Смеющаяся натура есть двойственная реально-эстетическая натура: когда рождается такой человек, как бы заново люди возвращены тому первоначальному состоянию, из которого рождается единичный смех; смех снова становится общим делом, каким и должен быть по историческому своему происхождению; все общество объединяется им, становится единой процессией (подобно тому как трагический поэт дает обществу единство, близкое к экстатическому типу); вдруг оплотняется реальность
, вдруг возвращен смысл и внеисторическому, приватному состоянию и является возможность коллективно пережить эту приватность [Пумпянский, 2000(б): 259 (разрядка источника передана курсивом)].Эстетическую функцию «смеха» Пумпянский рассматривает на уровне истории литературных жанров.

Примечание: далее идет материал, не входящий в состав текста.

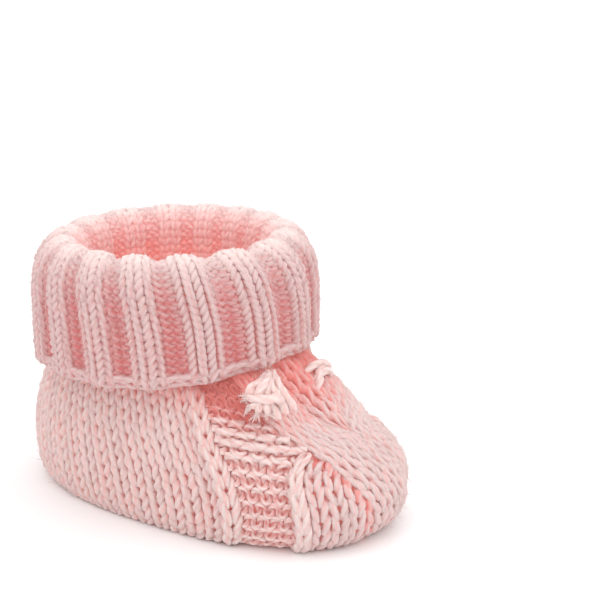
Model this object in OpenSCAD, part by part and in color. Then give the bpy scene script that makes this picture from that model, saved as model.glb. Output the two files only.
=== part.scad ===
// Hand-knitted baby bootie with a turned-down ribbed cuff and a cable over the toe.
// Millimetres. The toe points along +X, +Z is up, and the wearer's right side is -Y.
// The origin lies on the ground under the middle of the bootie.

/* [Foot] */
// Length of the foot over the yarn, heel to toe
foot_length = 100; // [85:1:120]
// Width of the foot at its widest
foot_width = 56; // [48:1:66]
// Height of the ankle line, where the leg begins
ankle_height = 43; // [38:0.5:48]
// Thickness of the knitted wall
wall = 3.2; // [2.6:0.1:4]

/* [Leg and cuff] */
// Distance of the leg's centre line behind the origin
leg_back = 11.5; // [9:0.5:14]
// Inner radius of the leg opening
leg_radius = 20.5; // [18:0.5:22]
// Outer radius of the turned-down cuff
cuff_radius = 35; // [34:0.5:38]
// Height of the top of the fold
fold_height = 66; // [63:0.2:70]
// Height of the cuff's lower edge at the back
cuff_edge_height = 35.6; // [34:0.2:40]
// How much higher the lower edge lies over the instep
cuff_edge_rise = 3.2; // [2.5:0.1:5]
// Thickness of the ribbed cuff
cuff_wall = 4; // [3:0.1:4.5]
// Number of ribs round the cuff
rib_count = 16; // [10:1:18]
// Depth of the furrows between the ribs
rib_depth = 1.6; // [0.5:0.1:2]

/* [Cable and seams] */
// How far the cable ropes stand out of the foot
rope_rise = 1.2; // [0.6:0.1:1.8]
// How far the chain stitches of the seams stand out
chain_rise = 1.5; // [0.8:0.1:2]
// Half the angle that a chain seam takes up
chain_angle = 3; // [2:0.5:4]
// Height of the knots over the ropes
knot_rise = 3.5; // [2:0.1:4.5]

/* [Hidden] */
eps = 0.002;             // step for the slope of the surface
long = foot_length / 100; // scale of the foot along X
wide = foot_width / 56;   // scale across
high = ankle_height / 43; // scale upwards

// ---- The foot's outer surface: a clamped cubic spline through six control rings.
// Each ring: front x, heel x, half width, height in front, beside and behind, squareness.
RINGS = [
    [42, -44, 23, 0, 0, 0, 2.4],           // edge of the sole
    [47, -49, 25.5, 0, 0, 0, 2.5],         // turn from the sole to the side
    [53, -51.5, 28, 13, 11, 10, 2.5],      // widest
    [42, -50.5, 26, 22, 26, 25, 2.3],      // top of the toe
    [29, -43.5, 24.5, 31.5, 36, 37, 2.1],  // instep
    [15, -37.5, 25.5, 41, 43, 44, 2.0],    // ankle line
];
KNOTS = [0, 0, 0, 0, 1/3, 2/3, 1, 1, 1, 1];

function ratio(a, b) = b == 0 ? 0 : a / b;
function basis(i, d, s) = d == 0
    ? ((s >= KNOTS[i] && s < KNOTS[i + 1]) || (s >= 1 && i == len(RINGS) - 1) ? 1 : 0)
    : ratio(s - KNOTS[i], KNOTS[i + d] - KNOTS[i]) * basis(i, d - 1, s)
    + ratio(KNOTS[i + d + 1] - s, KNOTS[i + d + 1] - KNOTS[i + 1]) * basis(i + 1, d - 1, s);

function power(c, n) = sign(c) * pow(abs(c), 2 / n);
function ring_point(r, phi) =
    let (c = cos(phi), fore = pow(max(c, 0), 1.5), aft = pow(max(-c, 0), 1.5))
    [long * ((r[0] + r[1]) / 2 + (r[0] - r[1]) / 2 * power(c, r[6])),
     wide * r[2] * power(sin(phi), r[6]),
     high * (r[4] + (r[3] - r[4]) * fore + (r[5] - r[4]) * aft)];

// Point at angle phi (0 toe, 180 heel, negative on the right) and height s (0 sole, 1 ankle).
function skin(phi, s) =
    let (t = min(max(s, 0), 1))
    [for (k = [0 : 2]) [for (i = [0 : len(RINGS) - 1]) basis(i, 3, t)]
        * [for (r = RINGS) ring_point(r, phi)[k]]];
function outward(phi, s) =
    let (lo = max(s - eps, 0), hi = min(s + eps, 1),
         across = skin(phi + 0.5, s) - skin(phi - 0.5, s),
         n = cross(across, skin(phi, hi) - skin(phi, lo)))
    n / norm(n);
function shell_point(phi, s, out) =
    let (p = skin(phi, s) + out * outward(phi, s))
    [p.x, p.y, max(p.z, 0)];

// ---- Borders of the panels: angle from the toe against height s.
chain_line = [[0, 65], [0.3, 66.5], [0.65, 67], [0.79, 64], [0.89, 58.5], [1, 54]];
toe_line = [[0, 38], [0.15, 39.5], [0.31, 41.5], [0.44, 41.5], [0.53, 39], [0.6, 34],
    [0.67, 25.5], [0.76, 33], [0.84, 38.5], [0.93, 42], [1, 44]];
crossing_line = [[0, 2], [0.15, 4], [0.29, 8], [0.44, 15.5], [0.53, 19.5], [0.62, 22],
    [0.67, 25.5], [0.76, 33], [0.84, 38.5], [0.93, 42], [1, 44]];
rope_line = [[0, -27], [0.2, -24], [0.35, -19], [0.5, -13], [0.62, -7], [0.7, -2],
    [0.76, 5], [0.82, 10.5], [1, 11.5]];
far_line = [[0, -27], [0.7, -2], [0.76, -6], [0.82, -10.5], [1, -11.5]];
crossing_s = 0.66;   // height where the toe panel ends in a point
centre_s = 0.71;     // height where the centre rope goes under the crossing rope
sole_turn = 0.25;    // below this height the ropes and seams flatten towards the sole

function chain_inner(s) = -lookup(s, chain_line) - chain_angle;
function chain_outer(s) = -lookup(s, chain_line) + chain_angle;
function toe_inner(s) = -lookup(s, toe_line) - chain_angle;
function toe_outer(s) = -lookup(s, toe_line) + (s < crossing_s ? chain_angle * (1 - s) : 0);
function purl_front(s) = s < crossing_s ? toe_inner(s) : -lookup(s, toe_line);
function crossing(s) = -lookup(s, crossing_line);
function rope_far(s) = -lookup(s, rope_line);
function centre_far(s) = -lookup(s, far_line);
function heel_seam_edge(s) = -180 + chain_angle;

// ---- Solids
function quad(a, b, c, d) = [[a, b, c], [a, c, d]];
// Faces between n rows of m points; closed says if the rows join end to end.
function sheet_faces(n, m, from, flip) = [
    for (i = [0 : n - 2], j = [0 : m - 2])
        let (a = from + i * m + j)
        each flip ? quad(a, a + m, a + m + 1, a + 1) : quad(a, a + 1, a + m + 1, a + m)];
function rim_faces(loop, gap) = [
    for (i = [0 : len(loop) - 1])
        let (a = loop[i], b = loop[(i + 1) % len(loop)])
        each quad(a, b, b + gap, a + gap)];
function rim(n, m) = concat(
    [for (j = [0 : m - 2]) j],
    [for (i = [0 : n - 2]) i * m + m - 1],
    [for (j = [m - 1 : -1 : 1]) (n - 1) * m + j],
    [for (i = [n - 1 : -1 : 1]) i * m]);

// A closed piece of the foot's wall between the angles a(s) and b(s), from height s0 to s1.
// It reaches from depth out0 to out1, and crown raises its middle: along its whole length,
// apart from where it turns under the sole, or in both directions on a knob.
function dome(u) = pow(max(sin(180 * u), 0), 0.7);
module patch(a, b, s0, s1, rows, cols, out1 = 0, out0 = -wall, crown = 0, knob = false) {
    spots = [for (i = [0 : rows], j = [0 : cols])
        let (s = s0 + (s1 - s0) * i / rows, u = j / cols)
        [a(s) + (b(s) - a(s)) * u, s,
             dome(u) * (knob ? dome(i / rows) : min(s / sole_turn, 1))]];
    top = [for (p = spots) shell_point(p[0], p[1], out1 + crown * p[2])];
    under = [for (p = spots) shell_point(p[0], p[1], out0)];
    n = rows + 1;
    m = cols + 1;
    polyhedron(concat(top, under), concat(
        sheet_faces(n, m, 0, true),
        sheet_faces(n, m, n * m, false),
        rim_faces(rim(n, m), n * m)));
}

// A closed ring whose section is given for each angle round the leg.
module ring(section, steps) {
    rows = [for (i = [0 : steps - 1]) section(360 * i / steps)];
    m = len(rows[0]);
    faces = [for (i = [0 : steps - 1], j = [0 : m - 1])
        let (a = i * m + j, b = i * m + (j + 1) % m, k = (i + 1) % steps)
        each quad(a, k * m + j, k * m + (j + 1) % m, b)];
    polyhedron([for (r = rows) each r], faces);
}

function round_leg(theta, r, z) = [r * cos(theta) - leg_back, r * sin(theta), z];
function lower_edge(theta) = cuff_edge_height + cuff_edge_rise * pow(max(cos(theta), 0), 3);
function fold_top(theta) = fold_height + fold_tilt * cos(theta - fold_peak);
function furrow(theta) = rib_depth * (1 - cos(rib_count * theta)) / 2;

// ---- The sub-parts
fold_tilt = 0.5;    // how much higher the fold stands on one side
fold_peak = 50;     // the angle of that side
edge_band = 2.4;    // height of the cast-off edge
leg_bend = 50;      // height where the ankle has narrowed to the leg
knot_near = 26;     // a knot's angles from the toe, and its heights up the foot
knot_far = 43;
knot_low = 0.8;
knot_high = 0.91;
knot_gap = 0.1;     // space between a knot and its rope
knot_base = 0.3;    // thickness of a knot at its rim
leg_join = 60;      // height where the leg tube turns into the fold
fold_out = 5;       // height below the top where the fold reaches the flap

module sole() color("mistyrose")
    linear_extrude(wall * high) polygon([for (phi = [-180 : 5 : 175])
        [skin(phi, 0).x, skin(phi, 0).y]]);

module right_heel_panel() color("pink")
    patch(function(s) heel_seam_edge(s), function(s) chain_inner(s), 0, 1, 16, 14);

module left_heel_panel() mirror([0, 1, 0]) right_heel_panel();

module heel_seam() color("lightpink")
    patch(function(s) -180 - chain_angle, function(s) -180 + chain_angle, 0, 1, 16, 2);

module right_chain_seam() color("lavenderblush")
    patch(function(s) chain_inner(s), function(s) chain_outer(s), 0, 1, 20, 4, crown = chain_rise);

module left_chain_seam() mirror([0, 1, 0]) right_chain_seam();

module right_purl_panel() color("lightpink")
    patch(function(s) chain_outer(s), function(s) purl_front(s), 0, 1, 20, 6);

module left_purl_panel() mirror([0, 1, 0]) right_purl_panel();

module right_toe_chain() color("lavenderblush")
    patch(function(s) toe_inner(s), function(s) toe_outer(s), 0, crossing_s, 14, 4, crown = chain_rise);

module left_toe_chain() mirror([0, 1, 0]) right_toe_chain();

module right_toe_panel() color("pink")
    patch(function(s) toe_outer(s), function(s) crossing(s), 0, crossing_s, 14, 6);

module crossing_rope() color("mistyrose")
    patch(function(s) crossing(s), function(s) rope_far(s), 0, 1, 20, 6, crown = rope_rise);

module centre_rope() color("pink")
    patch(function(s) rope_far(s), function(s) centre_far(s), centre_s, 1, 6, 4, crown = rope_rise);

module far_rope() color("mistyrose")
    patch(function(s) s < centre_s ? rope_far(s) : centre_far(s),
        function(s) s < crossing_s ? -toe_outer(s) : lookup(s, toe_line), 0, 1, 20, 6, crown = rope_rise);

module leg_tube() color("salmon") ring(function(theta)
    let (foot = shell_point(theta, 1, 0), inner = shell_point(theta, 1, -wall), r = leg_radius + wall)
    [foot, round_leg(theta, r + 0.8, leg_bend), round_leg(theta, r, leg_join),
     round_leg(theta, leg_radius + furrow(theta) / 2, leg_join),
     round_leg(theta, leg_radius + 0.4 + furrow(theta) / 2, leg_bend), inner], 84);

module turned_cuff() color("pink") ring(function(theta)
    let (top = fold_top(theta), low = lower_edge(theta) + edge_band, out = cuff_radius - furrow(theta))
    [round_leg(theta, leg_radius + wall, leg_join),
     round_leg(theta, cuff_radius - cuff_wall - 2, top - fold_out),
     round_leg(theta, cuff_radius - cuff_wall, (top + low) / 2),
     round_leg(theta, cuff_radius - cuff_wall, low),
     round_leg(theta, out, low),
     round_leg(theta, out + 0.2, (top + low) / 2),
     round_leg(theta, out - 0.3, top - 9),
     round_leg(theta, out - 2.6, top - fold_out + 0.6),
     round_leg(theta, out - 5.6, top - 1.6),
     round_leg(theta, leg_radius + 5.4 - furrow(theta) / 3, top),
     round_leg(theta, leg_radius + 1.6, top - 1.7),
     round_leg(theta, leg_radius + furrow(theta) / 2, leg_join)], 140);

module cuff_edge() color("lavenderblush") ring(function(theta)
    let (low = lower_edge(theta), mid = cuff_radius - cuff_wall / 2)
    [round_leg(theta, mid - cuff_wall / 2, low + edge_band),
     round_leg(theta, mid - cuff_wall / 2, low + 0.8),
     round_leg(theta, mid - cuff_wall / 4, low),
     round_leg(theta, mid + cuff_wall / 4, low),
     round_leg(theta, mid + cuff_wall / 2 + 0.3, low + 1),
     round_leg(theta, mid + cuff_wall / 2 - furrow(theta), low + edge_band)], 140);

module right_knot() color("white")
    patch(function(s) -knot_far, function(s) -knot_near, knot_low, knot_high, 8, 8,
        out1 = rope_rise + knot_gap + knot_base, out0 = rope_rise + knot_gap,
        crown = knot_rise, knob = true);

module left_knot() mirror([0, 1, 0]) right_knot();

sole();
right_heel_panel();
left_heel_panel();
heel_seam();
right_chain_seam();
left_chain_seam();
right_purl_panel();
left_purl_panel();
right_toe_chain();
left_toe_chain();
right_toe_panel();
crossing_rope();
centre_rope();
far_rope();
leg_tube();
turned_cuff();
cuff_edge();
right_knot();
left_knot();
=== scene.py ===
# %% [markdown]
# # A hand-knitted baby bootie, stitch by stitch
# The bootie is knitted in soft double-knitting yarn: smooth panels, a bumpy panel, a cable
# over the toe, raised chain seams, and a ribbed cuff that is turned down over itself.
# Every stitch here is a real loop of yarn. A guide surface gives the shape, and one
# Geometry Nodes tree lays rows of loops on it. All sizes are in metres.

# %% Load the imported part
import math

import bpy
import mathutils
import numpy as np
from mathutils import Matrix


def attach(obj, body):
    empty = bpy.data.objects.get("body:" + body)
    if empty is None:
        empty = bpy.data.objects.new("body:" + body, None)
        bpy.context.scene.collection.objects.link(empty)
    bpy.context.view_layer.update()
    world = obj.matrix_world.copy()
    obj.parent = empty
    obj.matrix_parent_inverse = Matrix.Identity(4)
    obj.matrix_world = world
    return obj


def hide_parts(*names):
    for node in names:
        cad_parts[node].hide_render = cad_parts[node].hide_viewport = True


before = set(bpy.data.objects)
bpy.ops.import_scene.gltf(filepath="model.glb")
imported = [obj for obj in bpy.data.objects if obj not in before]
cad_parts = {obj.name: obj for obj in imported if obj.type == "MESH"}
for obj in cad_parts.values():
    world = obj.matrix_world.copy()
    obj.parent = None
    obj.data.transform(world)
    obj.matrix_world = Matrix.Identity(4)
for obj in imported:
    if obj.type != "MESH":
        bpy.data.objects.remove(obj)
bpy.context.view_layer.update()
MM = 0.001
print("the frame holds", len(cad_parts), "nodes")

# %% [markdown]
# ## The foot's shape
# The foot is a soft closed shoe. It could be sculpted, but then no stitch would know its
# place. So the same six control rings as in the CAD part are blended by a spline: an angle
# round the foot and a height up its side give one point on its skin.

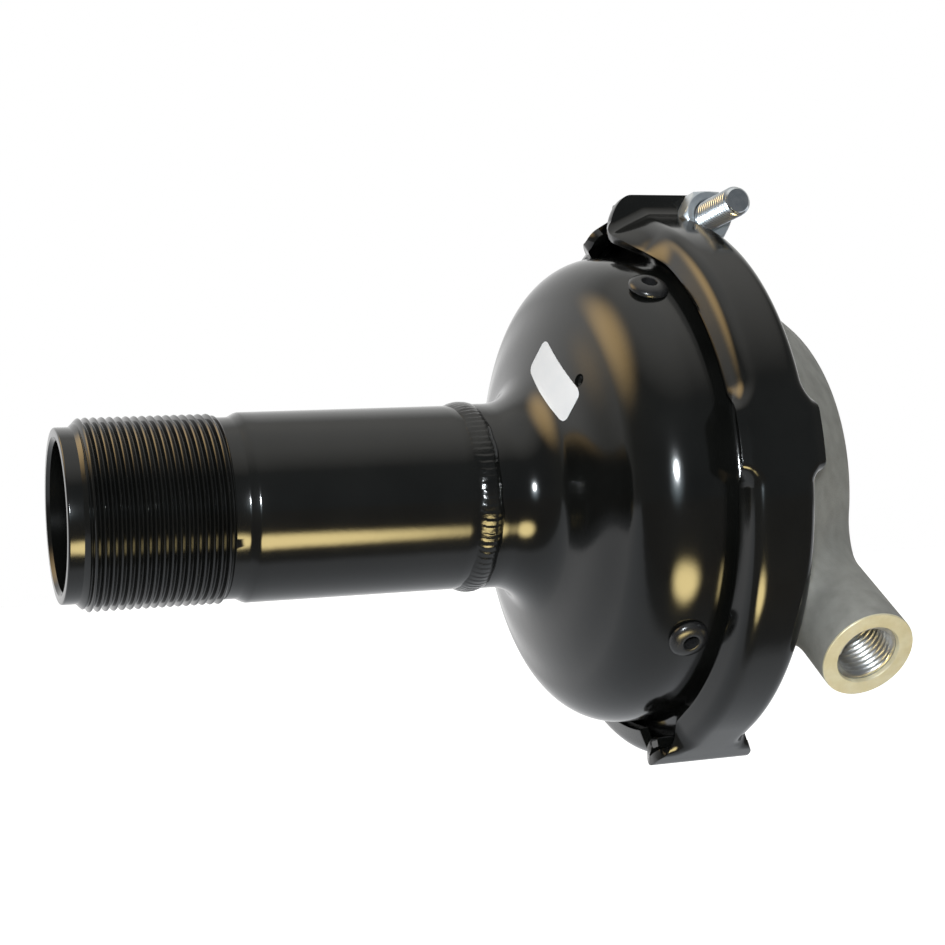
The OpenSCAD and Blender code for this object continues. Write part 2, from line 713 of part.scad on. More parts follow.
// Upright plate at the bolted end, with its front face at Z = 0
module ear_plate() {
    translate([0, 0, -band_t])
        linear_extrude(band_t)
            rounded_rectangle(ear_w, ear_h, ear_r);
}

// Hexagon bolt, with its head behind the rear plate
module clamp_bolt() {
    head_h = 5.3;
    shank = rear_ear_face + SEAT / 2 + ear_face + nut_h + bolt_out;
    chamfer = 1;
    color("#c3c8cc")
    bolt_frame()
        translate([bolt_x, 0, -rear_ear_face - SEAT / 2]) {
            translate([0, 0, -head_h]) cylinder(d = bolt_af / cos(30), h = head_h, $fn = 6);
            cylinder(d = bolt_d, h = shank - chamfer);
            translate([0, 0, shank - chamfer])
                cylinder(d1 = bolt_d, d2 = bolt_d - 2 * chamfer, h = chamfer);
        }
}

module clamp_nut() {
    color("#c3c8cc")
    bolt_frame()
        translate([bolt_x, 0, ear_face + SEAT / 2])
            difference() {
                intersection() {
                    cylinder(d = bolt_af / cos(30), h = nut_h, $fn = 6);
                    rotate_extrude($fn = 48)
                        polygon([[0, 0], [bolt_af / 2 - 0.2, 0], [bolt_af / 2 + 1.2, 0.8],
                            [bolt_af / 2 + 1.2, nut_h - 0.8], [bolt_af / 2 - 0.2, nut_h], [0, nut_h]]);
                }
                translate([0, 0, -CUT]) cylinder(d = bolt_d + 2 * RUNNING, h = nut_h + 2 * CUT);
            }
}

threaded_tube();
weld_bead();
spring_housing();
vent_plug(vent_angle);  // vent_plug_upper_front
vent_plug(vent_angle + 90);  // vent_plug_lower_front
vent_plug(vent_angle + 180);  // vent_plug_lower_rear
vent_plug(vent_angle + 270);  // vent_plug_upper_rear
label();
spring_seat();
return_spring();
push_rod();
rod_tip();
pressure_plate();
plate_nut();
guide_bush();
rod_seal();
bush_clip();
diaphragm();
pressure_housing();
clamp_band_front();
clamp_band_rear();
clamp_bolt();
clamp_nut();
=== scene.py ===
import math

import bmesh
import bpy
from bpy.props import FloatProperty, FloatVectorProperty, IntProperty, PointerProperty
from mathutils import Matrix, Vector, noise


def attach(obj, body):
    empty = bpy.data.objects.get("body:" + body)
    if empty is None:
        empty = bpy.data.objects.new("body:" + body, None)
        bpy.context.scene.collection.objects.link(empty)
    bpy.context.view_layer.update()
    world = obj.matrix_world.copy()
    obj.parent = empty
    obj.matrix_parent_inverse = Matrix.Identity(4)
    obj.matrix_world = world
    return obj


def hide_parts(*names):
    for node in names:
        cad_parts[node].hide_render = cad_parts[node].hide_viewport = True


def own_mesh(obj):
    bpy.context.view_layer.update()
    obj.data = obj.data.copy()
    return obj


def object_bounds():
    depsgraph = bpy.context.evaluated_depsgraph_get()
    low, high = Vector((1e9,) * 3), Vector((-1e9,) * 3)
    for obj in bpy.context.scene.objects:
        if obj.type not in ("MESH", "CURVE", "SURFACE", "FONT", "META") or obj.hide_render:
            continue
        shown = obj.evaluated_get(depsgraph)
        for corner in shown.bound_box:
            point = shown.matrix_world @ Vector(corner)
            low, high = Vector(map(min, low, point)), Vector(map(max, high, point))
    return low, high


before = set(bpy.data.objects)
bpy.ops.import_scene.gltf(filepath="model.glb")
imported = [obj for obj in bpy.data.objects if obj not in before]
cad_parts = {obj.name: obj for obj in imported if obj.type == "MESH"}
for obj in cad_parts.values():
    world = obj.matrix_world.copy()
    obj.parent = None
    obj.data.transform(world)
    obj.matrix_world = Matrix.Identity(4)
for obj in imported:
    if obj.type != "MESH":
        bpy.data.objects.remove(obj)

bl_info = {
    "name": "Diaphragm cylinder",
    "version": (1, 0, 0),
    "blender": (4, 5, 0),
    "location": "3D View > Sidebar > Cylinder",
    "description": "Dresses the diaphragm cylinder with its threads, weld, band, casting and finishes",
    "category": "Object",
}

BODY = "cylinder"
CAD_BOX = [list(v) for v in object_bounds()]

# Places along the main axis and the radii of the turned pieces, in millimetres, in the part's own frame
THREAD_LEN = 34.0
PILOT_R, PILOT_LEN = 21.8, 3.8
THREAD_R = 24.0
LEAD_IN = THREAD_R - PILOT_R
MOUTH_X = -(THREAD_LEN + LEAD_IN + PILOT_LEN)
GROOVE_R, GROOVE_W = 23.1, 3.5
TUBE_R, BORE_R = 24.15, 18.75
WELD_X, WELD_W = 65.0, 6.0
NECK_R, FILLET_R, LEAN = 24.4, 12.0, math.radians(19.7)
KNUCKLE_R, DOME_R, SKIRT = 17.0, 62.7, 16.3
FILLET_C = (WELD_X + 7.0, NECK_R + FILLET_R)
FACE_START = (FILLET_C[0] + FILLET_R * math.cos(LEAN), FILLET_C[1] - FILLET_R * math.sin(LEAN))
KNUCKLE_CR = DOME_R - KNUCKLE_R
FACE_LEN = (KNUCKLE_CR + KNUCKLE_R * math.sin(LEAN) - FACE_START[1]) / math.cos(LEAN)
KNUCKLE_X = FACE_START[0] + FACE_LEN * math.sin(LEAN) + KNUCKLE_R * math.cos(LEAN)
JOINT_X = KNUCKLE_X + SKIRT
RIM_R = 68.0
VENT_X = KNUCKLE_X - 1.2
VENT_ANGLES = (35, 125, 215, 305)
VENT_NODES = ("vent_plug_upper_front", "vent_plug_lower_front", "vent_plug_lower_rear", "vent_plug_upper_rear")
BAND_R, BAND_T = 72.5, 2.5
COVER_DEPTH, COVER_FOOT_R, COVER_BACK_R, COVER_BEND, COVER_WALL = 36.8, 63.0, 35.5, 14.0, 4.0
BOSS_R, BOSS_REACH, BOSS_X, BOSS_ANGLE = 12.25, 78.9, JOINT_X + 23.6, math.radians(122)
BOLT_X, BOLT_R, BOLT_TILT = JOINT_X + 11.0, 71.0, math.radians(6)
EAR_FACE, REAR_EAR_FACE, NUT_H, NUT_AF, BOLT_D, BOLT_OUT = 9.5, 2.5, 6.5, 13.0, 8.0, 16.5
SEAT = 0.3


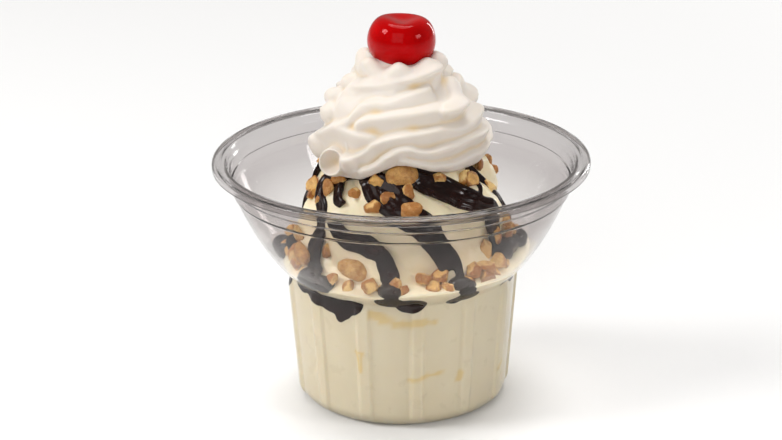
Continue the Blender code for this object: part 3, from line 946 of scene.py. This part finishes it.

Он недаром выделяет общую линию от Аристофана к Рабле, Мольеру, Фонвизину и Гоголю [Там же: 257; Пумпянский, 2000(в): 98], то есть линию того, что он называет «комической культурой» [Пумпянский, 2000(б): 264]. Благодаря историческому анализу Пумпянский определяет «смех» как реакцию на парадокс, не соблюдаемый господствующей системой: «Смех? Но смех разрушает одну систему релятивистической действительности, не мешая возникнуть бесчисленному множеству других…» [Пумпянский, 2000(г): 588]. С обнажением этого парадокса человек осознает ограничения консолидированной системы и хочет их преодолеть через новый творческий акт: «всякий смех есть шутка: шутка предполагает признание сплошной несерьезности на основании одной цели manquée; жизненная détente становится нравственной, и шутка всегда… нравственно опустошает» и дальше «(будучи исторического происхождения
<курсив наш. – Дж. Л.>), смех есть реакция на… открытие новой реальности, которая без него осталась бы недосягаема для сознания» [Пумпянский, 2000(б): 259, 263]. Эстетическая функция смеха заключается, таким образом, в осознании конца одной системы и начала другой, новой. На историко-литературном уровне появление смеха свидетельствует о начале эпохи «реализма». В русской литературе открытие «реальности» начинается с сентиментальной новеллы Карамзина и с введением фигуры «героя» (речь прежде всего идет об Эрасте в «Бедной Лизе»), который у Пушкина осложняется мотивом «самозванства» и достигает своего пика в комических характерах Гоголя, а затем превращается в сатирические образы Салтыкова-Щедрина и присутствует у Достоевского в лице «самозванца» Смердякова. В этом процессе центральную и неоспоримую роль играет поэтика Гоголя как это и было отмечено, хотя и с другой целью, Эйхенбаумом в 1918 году. Как никакой другой из русских авторов, Гоголь, по мнению Пумпянского, осветил противоречия и парадоксы русской социальной реальности; его творчество «заключается в двойственном характере смеха, его эстетическом и реальном значении» [Пумпянский, 2000(б): 261]. Хлестаков, продолжает Пумпянский, – самозванец par excellence, обнаруживающий действительную социальную природу русской культуры [Пумпянский, 2000(г): 93].